Realism and Impressionism: A Deep Dive into 19th-Century Art

Realism

In the mid-19th century, Romanticism, with its idealization of history, society, and nature, gave way to Realism. The 1848 French Revolution’s failures led to disillusionment, shifting artistic focus from political to social issues. Industrialization caused the decline of craftsmanship and a surge in the urban working class, profoundly changing socioeconomic conditions and ideologies. Artists became acutely aware of social problems like child and female labor, long working hours, and poor housing, feeling compelled to depict these realities.

Simultaneously, Auguste Comte developed Positivism, emphasizing observation and experience as the sole sources of knowledge. Scientific discoveries fueled optimism for social progress. Instead of idealized dreams, art began to reflect reality. People were portrayed in their everyday lives, with the theme of labor becoming a source of inspiration.

Courbet

Courbet chose everyday subjects and characters. His technique was rigorous, using brushes and palette knives. His greatest innovation was depicting ordinary subjects on large canvases, traditionally reserved for “high subjects” like religious, historical, or mythological scenes and portraits of the upper class. He championed the working class and believed art should reflect reality. In 1867, he exhibited at the Universal Exhibition in Paris, influencing early Impressionists.

Impressionism

While the term “Impressionism” appears in music and literature, its most famous application is in painting. This movement emerged in the latter half of the 19th century, primarily in France. It aimed to capture light (the visual “impression”) and the fleeting moment, regardless of the underlying subject’s identity. Unlike predecessors who painted forms with clear identities, Impressionists painted the momentary effect of light.

Ironically christened “Impressionism” by skeptical critics after Monet’s Impression: Sunrise, this movement, diametrically opposed to metaphysical painting, proved crucial for later art, particularly Post-Impressionism and the avant-garde.
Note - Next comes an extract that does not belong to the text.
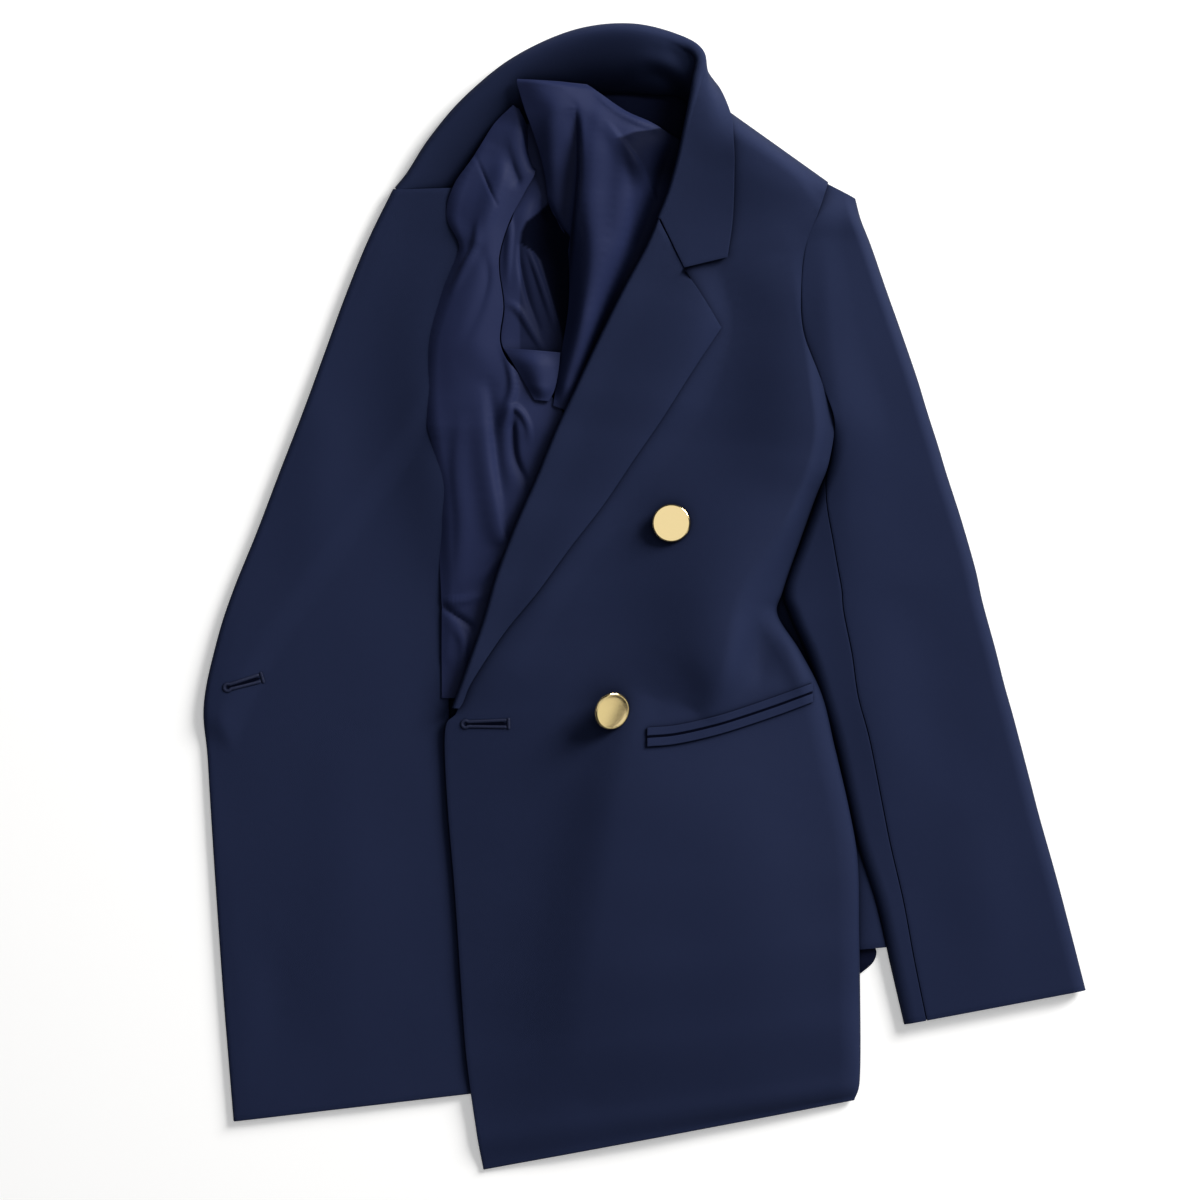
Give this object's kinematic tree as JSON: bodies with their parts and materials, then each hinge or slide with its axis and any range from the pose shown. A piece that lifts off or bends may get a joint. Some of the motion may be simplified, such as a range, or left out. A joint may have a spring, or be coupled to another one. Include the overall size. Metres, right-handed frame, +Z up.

Characteristics of Impressionism

  • Everyday subjects, often scenes of Paris and its surroundings.
  • Landscapes painted outdoors (en plein air).
  • Minimally mixed colors, resulting in vibrant paintings.
  • Short brushstrokes.
  • Capture of the essence of the subject.
  • Shadows painted with complementary colors.
  • Wet-on-wet painting for soft edges and better color blending.
  • Opaque backgrounds.
  • Emphasis on natural light and its reflection on objects.
  • Ground shadows reflecting sky color for a fresh, natural effect.

Manet

Manet, a “painter of modern life,” embodied Baudelaire’s ideal artist. While his work sparked some of art history’s most famous scandals, he wasn’t intentionally radical like Courbet. The world simply wasn’t prepared for his truthful art, depicting life as it was, without embellishment or metaphor.

In 1863, his Luncheon on the Grass (Déjeuner sur l’herbe), while drawing on Renaissance precedents, was met with hostility from conservative critics but embraced by young artists who would later become Impressionists. Similarly, his Olympia depicted a contemporary nude (a prostitute) rather than a goddess or muse, emphasizing realism and modernity.

Renoir

Renoir, considered the most sensual Impressionist, began painting in a porcelain factory. His early work displayed a Rococo-influenced sweetness and sentimentality. At Gleyre’s studio, he met Impressionists like Sisley and Monet. Early influences included the Barbizon School, particularly Courbet. Renoir is known for his depictions of flowers, children, and women. His female nudes, with their full forms and loose brushstrokes, recall Rubens and Titian. His vibrant palette makes him a unique Impressionist.